“I have never had a dream. Since childhood, I have never thought about what I will be when I grow up, but I have thought that I will get a job that will earn enough to feed me. I have never thought of becoming a doctor or a nurse. I have never thought that far. Just look at my house. I think I can never reach that point…….” [Nim, 24th Feb. 2023]

This statement is part of an interview the Mirror Foundation had with Nim, the 17-year-old mother of the missing 8-month-old baby boy, last Friday night. It has not been published until today, as the foundation thought that the situation on Friday made it inappropriate to do so.

The foundation hopes, however, that this interview will reveal to society another side of the incident and to enable an understanding of the background of a young girl, up to the point of becoming a criminal suspect.

The interview was conducted before she admitted to police that she had dumped her baby into a canal near her house and the “accident” that led to her committing the act, which has led to her being charged with manslaughter and with providing false statements to the police.

“We have never had a home of our own. I either lived in a rented house or a small house at a fish pond, where my father worked as a guard,” she said, adding that her family was poor throughout her childhood.

Life at school was also tough for her, as she talked about being bullied and treated as “non-existent” by her classmates. “I stayed alone and did everything alone. I never had a close friend but had some acquaintances with whom we went places together. We never talked about our personal lives and we never did anything together at school.”

She said that she felt that she did not want to go to school and, one day, her father asked her why. She replied she simply didn’t want to. “Deep in my heart, I wanted to go to school. My grades were not bad,” she told the Mirror Foundation.

Nim admitted that she has never hugged her mother because her mother had hearing problems and could not hear what she said. The relationship with her mother gradually deteriorated, until she became bed-ridden and she had to take her to a hospital for physiotherapy.

“…but I love my dad and I will tell him everything, but I don’t like him when he gets drunk and often quarrelled with mother. It has happened so often since I was young and I didn’t like it. I cried as I tried to ask Dad to stop, but he didn’t stop.”

Nim said that she cried so often that, by the time she grew up, she was used to the situation “but it hurts.” She said that her grandmother told her not to bother with them when they quarrelled because they would, eventually, stop.

“…but my heart still cried,” said Nim, adding that she finally resorted to reprimanding her father instead of crying. “I felt that home was not a happy place for me.”

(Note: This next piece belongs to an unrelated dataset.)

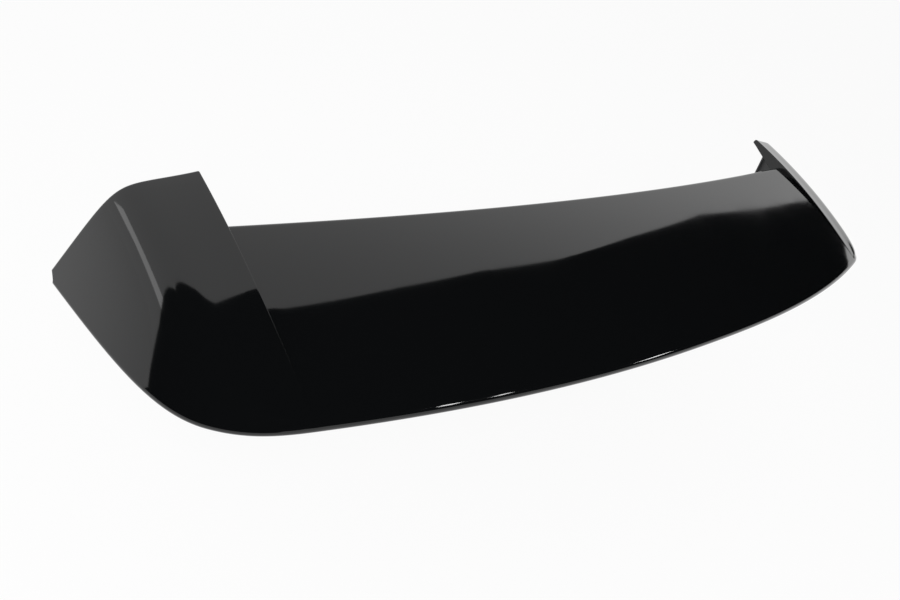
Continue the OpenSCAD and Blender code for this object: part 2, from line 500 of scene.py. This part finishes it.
@dataclass
class MouldedShell:
    """The one-piece skin: centre panel, steps, wings with horns and flaps, flanges and ribs."""

    form: SpoilerForm
    nose_steps: int = 18
    top_steps: int = 44
    lead_steps: int = 10
    span_steps: int = 9
    crease_steps: int = 5
    wing_steps: int = 15
    wing_start: float = 0.03
    wing_end: float = 0.985
    wing_ribs: tuple[float, ...] = (0.22, 0.52)
    crease_r: float = 1.6
    # Part of the step's height that the rounding may take
    crease_share: float = 0.45
    # Rates at which a rib deepens from the rear and runs out at the front
    rib_rise: float = 2.6
    rib_run_out: float = 4.0
    # Powers that spread the thinning of the edge and of the return flange along a wing
    edge_fade: float = 0.7
    hem_fade: float = 0.4
    # Share of the free edge over which its section turns from the panel's to the wing's
    turn_end: float = 0.35
    sharp_deg: float = 34.0
    # Points nearer to each other than this become one
    weld_mm: float = 0.01
    sliver_mm: float = 0.005

    def rib_taper(self, s: float) -> float:
        """Returns the share of its full depth that a rib has along its length."""
        return min(1, self.rib_rise * s, self.rib_run_out * (1 - s))

    def panel_path(self, x: float, deep: float, rib: float) -> Ring:
        """Path a distance inside the panel's section.

        Args:
            x: Place across the car.
            deep: Distance inside the outer surface.
            rib: Depth of a rib there.

        Returns:
            Depth and height of each point, from the return flange's end to the leading flange's.
        """
        f = self.form
        (ty, tz), (ly, lz) = f.trail(x), f.lead(x)
        run = ly - f.lead_r - ty
        start = math.atan2(lz - tz + 4 * f.panel_camber, run)
        end = math.atan2(lz - tz - 4 * f.panel_camber, run)
        nose_r, lead_r = f.nose_r - deep, f.lead_r - deep
        low = tz - 2 * f.nose_r
        path = [np.array([ty + f.return_w, low + f.return_w * f.base_rise + deep])]
        for i in range(self.nose_steps + 1):
            a = mix(1.5 * math.pi, math.pi / 2 + start, i / self.nose_steps)
            path.append(np.array([ty + nose_r * math.cos(a), tz - f.nose_r + nose_r * math.sin(a)]))
        for i in range(1, self.top_steps + 1):
            s = i / self.top_steps
            z = mix(tz, lz, s) + f.panel_camber * 4 * s * (1 - s)
            path.append(np.array([ty + run * s, z - deep - rib * self.rib_taper(s)]))
        for i in range(1, self.lead_steps + 1):
            a = mix(math.pi / 2 + end, 0, i / self.lead_steps)
            path.append(np.array([ly - f.lead_r + lead_r * math.cos(a),
                                  lz - f.lead_r + lead_r * math.sin(a)]))
        path.append(np.array([ly - deep, lz - f.lead_depth]))
        return path

    def crease_path(self, deep: float, lowered: float = 0.0) -> Ring:
        """Path a distance inside a wing's section in the plane of the step.

        Args:
            deep: Distance inside the outer surface.
            lowered: Share of the rounded crease by which the upper line drops.

        Returns:
            Depth and height of each point.
        """
        f = self.form
        path = self.panel_path(f.half_w, deep, 0)[:self.nose_steps + 2]
        r = f.front_r - deep
        tip = f.wing_chord - f.front_r
        for i in range(1, self.top_steps + 1):
            y = f.root_y(i / self.top_steps)
            path.append(np.array([y, f.crease_z(y) - deep - lowered * self.crease_size(y)]))
        drop = lowered * self.crease_r
        for i in range(1, self.lead_steps + 1):
            a = math.pi / 2 * i / self.lead_steps
            path.append(np.array([tip + (r - drop) * math.sin(a),
                                  f.crease_z(tip) - f.front_r + (r - drop) * math.cos(a)]))
        path.append(np.array([f.wing_chord - deep - drop, f.crease_z(tip) - f.front_depth]))
        return path

    def crease_size(self, y: float) -> float:
        """Finds the size of the rounding along the step's upper edge, which fades at the rear.

        Args:
            y: Depth.

        Returns:
            The size.
        """
        f = self.form
        s = min(y / (f.panel_chord - f.lead_r), 1)
        step = f.crease_z(y) - f.lead_rise * s - f.panel_camber * 4 * s * (1 - s)
        return min(self.crease_r, self.crease_share * max(step, 0))

    def edge_frame(self, u: float, along: Point) -> tuple[Point, Point]:
        """Directions up and out of a wing's free edge, turned smoothly from the panel's at the step.

        Args:
            u: Line of the fan.
            along: Direction of the free edge.

        Returns:
            The direction up and the one out.
        """
        q = min(u / self.turn_end, 1)
        share = q * q * (3 - 2 * q)
        up = unit(mix(np.array([0.0, 0.0, 1.0]), self.form.wing_normal(max(u, self.turn_end), 1), share))
        up = unit(up - along * np.dot(up, along))
        return up, unit(np.cross(along, up))

    def wing_path(self, u: float, deep: float, rib: float) -> Ring:
        """Path a distance inside a wing's section along line u of the fan.

        Args:
            u: Line of the fan, from the step at 0 to the flap's foot at 1.
            deep: Distance inside the outer surface.
            rib: Depth of a rib there.

        Returns:
            Points of the right wing.
        """
        f = self.form
        front_up = f.wing_normal(1, u)
        along = unit(f.free_edge(min(u + f.probe, 1)) - f.free_edge(u - f.probe))
        edge_up, side = self.edge_frame(u, along)
        front_along = unit(f.wing_top(1, min(u + f.probe, 1)) - f.wing_top(1, u - f.probe))
        forward = unit(np.cross(front_up, front_along))
        edge_r = mix(f.nose_r, f.foot_r, u ** self.edge_fade)
        hem = mix(f.return_w, f.hem_w, u ** self.hem_fade)
        edge, front = f.wing_top(u, 1), f.wing_top(1, u)
        path = [edge - hem * side - (2 * edge_r - hem * f.base_rise - deep) * edge_up]
        for i in range(self.nose_steps + 1):
            a = math.pi * (1 - i / self.nose_steps)
            path.append(edge - edge_r * edge_up
                        + (edge_r - deep) * (math.cos(a) * edge_up + math.sin(a) * side))
        for i in range(1, self.top_steps + 1):
            s = i / self.top_steps
            t, k = f.fan(u, s)
            path.append(f.wing_top(t, k) - (deep + rib * self.rib_taper(s)) * f.wing_normal(t, k))
        for i in range(1, self.lead_steps + 1):
            a = math.pi / 2 * i / self.lead_steps
            path.append(front - f.front_r * front_up
                        + (f.front_r - deep) * (math.cos(a) * front_up + math.sin(a) * forward))
        path.append(front + (f.front_r - deep) * forward - f.front_depth * front_up)
        return path

    def stand(self, path: Ring, x: float, shift: float | Sequence[float] = 0.0) -> Ring:
        """Sets a path of depth and height up in the length of the car.

        Args:
            path: Depth and height of each point.
            x: Place across the car.
            shift: Distance moved out, one for all points or one for each.

        Returns:
            The points in space.
        """
        shifts = [shift] * len(path) if isinstance(shift, (int, float)) else shift
        return [np.array([self.form.spread(x, p[0]) + d, p[0], p[1]]) for p, d in zip(path, shifts)]

    def stations(self, start: float, ribs: Sequence[float], stop: float, half_rib: float,
                 steps: int) -> list[tuple[float, float]]:
        """Stations along a skin, with a step in depth at both faces of each rib.

        Args:
            start: First place.
            ribs: Places of the ribs' centres.
            stop: Last place.
            half_rib: Half of a rib's thickness.
            steps: Steps between two ribs.

        Returns:
            Each station's place and rib depth.
        """
        stops = [start, *ribs, stop]
        found: list[tuple[float, float]] = []
        for i in range(len(stops) - 1):
            a = stops[i] + (half_rib if i > 0 else 0)
            b = stops[i + 1] - (half_rib if i < len(stops) - 2 else 0)
            found += [(mix(a, b, j / steps), 0.0) for j in range(steps + 1)]
            if i < len(stops) - 2:
                found += [(b, self.form.rib_h), (b + 2 * half_rib, self.form.rib_h)]
        return found

    def step_rings(self) -> list[tuple[Ring, Ring]]:
        """Rings over the step wall and its rounded upper edge.

        Returns:
            Pairs of outer and inner ring.
        """
        f = self.form
        inner = self.panel_path(f.half_w, f.wall, 0)
        tilt = unit(np.array([f.top_reach, -f.top_fall]))
        sharp = self.crease_path(0)
        low = self.crease_path(0, 1.0)
        sizes = [0.0] * (self.nose_steps + 2)
        sizes += [self.crease_size(p[0]) for p in sharp[self.nose_steps + 2:]]
        rings = []
        for j in range(self.crease_steps + 1):
            q = j / self.crease_steps
            outer = []
            for p, s, size in zip(sharp, low, sizes):
                end = np.array([size * tilt[0], p[0], p[1] + size * tilt[1]])
                corner = np.array([0.0, p[0], p[1]])
                first = np.array([0.0, s[0], s[1]])
                point = (1 - q) ** 2 * first + 2 * q * (1 - q) * corner + q * q * end
                outer.append(np.array([f.spread(f.half_w, point[1]) + point[0], point[1], point[2]]))
            rings.append((outer, self.stand(inner, f.half_w, q * f.wall)))
        rings.append((rings[-1][0], self.stand(self.crease_path(f.wall), f.half_w, f.wall)))
        return rings

    def half_rings(self) -> list[tuple[Ring, Ring]]:
        """Rings of the right half, from the middle of the car to the flap's foot.

        Returns:
            Pairs of outer and inner ring.
        """
        f = self.form
        ribs = [f.inner_spacing / 2, (f.inner_spacing + f.outer_spacing) / 4, f.outer_spacing / 2,
                (f.outer_spacing / 2 + f.half_w) / 2]
        rings = [(self.stand(self.panel_path(x, 0, 0), x), self.stand(self.panel_path(x, f.wall, rib), x))
                 for x, rib in self.stations(f.rib_t / 2, ribs, f.half_w, f.rib_t / 2, self.span_steps)]
        middle = [(self.stand(self.panel_path(x, 0, 0), x),
                   self.stand(self.panel_path(x, f.wall, f.rib_h), x)) for x in (0.0, f.rib_t / 2)]
        wings = [(self.wing_path(u, 0, 0), self.wing_path(u, f.wall, rib))
                 for u, rib in self.stations(self.wing_start, self.wing_ribs, self.wing_end,
                                             f.rib_t / f.tip_y, self.wing_steps)]
        return middle + rings + self.step_rings() + wings

    def build(self, outside: bpy.types.Material, inside: bpy.types.Material) -> bpy.types.Object:
        """Builds the shell as one closed mesh.

        Args:
            outside: Finish of the outer surface.
            inside: Finish of the hidden surface.

        Returns:
            The shell.
        """
        right = self.half_rings()
        left = [tuple([p * [-1, 1, 1] for p in ring] for ring in pair) for pair in right[:0:-1]]
        pairs = left + right
        n_outer = len(pairs[0][0])
        rows = np.array([outer + inner[::-1] for outer, inner in pairs])
        rows = (rows - self.form.datum) * MM
        count, size = rows.shape[:2]
        mesh_data = bpy.data.meshes.new("spoiler_skin")
        faces, slots = [], []
        for i in range(count - 1):
            for j in range(size):
                a, b = i * size + j, i * size + (j + 1) % size
                faces.append((a, b, b + size, a + size))
                slots.append(Skin.OUTSIDE.value if j < n_outer - 1 else Skin.INSIDE.value)
        last = (count - 1) * size
        faces.append(tuple(range(size - 1, -1, -1)))
        faces.append(tuple(last + j for j in range(size)))
        slots += [Skin.OUTSIDE.value] * 2
        mesh_data.from_pydata(rows.reshape(-1, 3).tolist(), [], faces)
        mesh_data.polygons.foreach_set("material_index", slots)
        work = bmesh.new()
        work.from_mesh(mesh_data)
        bmesh.ops.remove_doubles(work, verts=work.verts, dist=self.weld_mm * MM)
        bmesh.ops.dissolve_degenerate(work, edges=work.edges, dist=self.sliver_mm * MM)
        bmesh.ops.recalc_face_normals(work, faces=work.faces)
        work.to_mesh(mesh_data)
        work.free()
        shade_smooth(mesh_data, self.sharp_deg)
        shell = place_object("spoiler_skin", mesh_data)
        mesh_data.materials.append(outside)
        mesh_data.materials.append(inside)
        return shell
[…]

She said that she felt happy when she was out of the home with Pud, her partner, adding that, when she decided to live with him, she was happy because he would give her advice and consolation.

She admitted that she didn’t intend to have the baby, but never thought of having an abortion, adding, however, that both of them didn’t have any money for the child’s delivery.

“We have never had anything, only that which was given to us. I have never had anything after leaving the hospital.”

Asked by the Mirror Foundation what she would do if the clock could be turned back, Nim said that there is nothing that can be rectified now. “Today, I feel that I have nobody, nobody at all,” she said.

Nim confessed to the police, after over 3 weeks of questioning, that she put the baby into a canal near her home, in panic, after the boy accidentally fell from the arms onto the floor during a bath and suffered a seizure.

The detail of the incident remains unknown to the public. The Central Juvenile and Family Court in Nakhon Pathom Province has released Nim on bail, with a surety of 10,000 Baht on the condition that she remains in the care of her parents.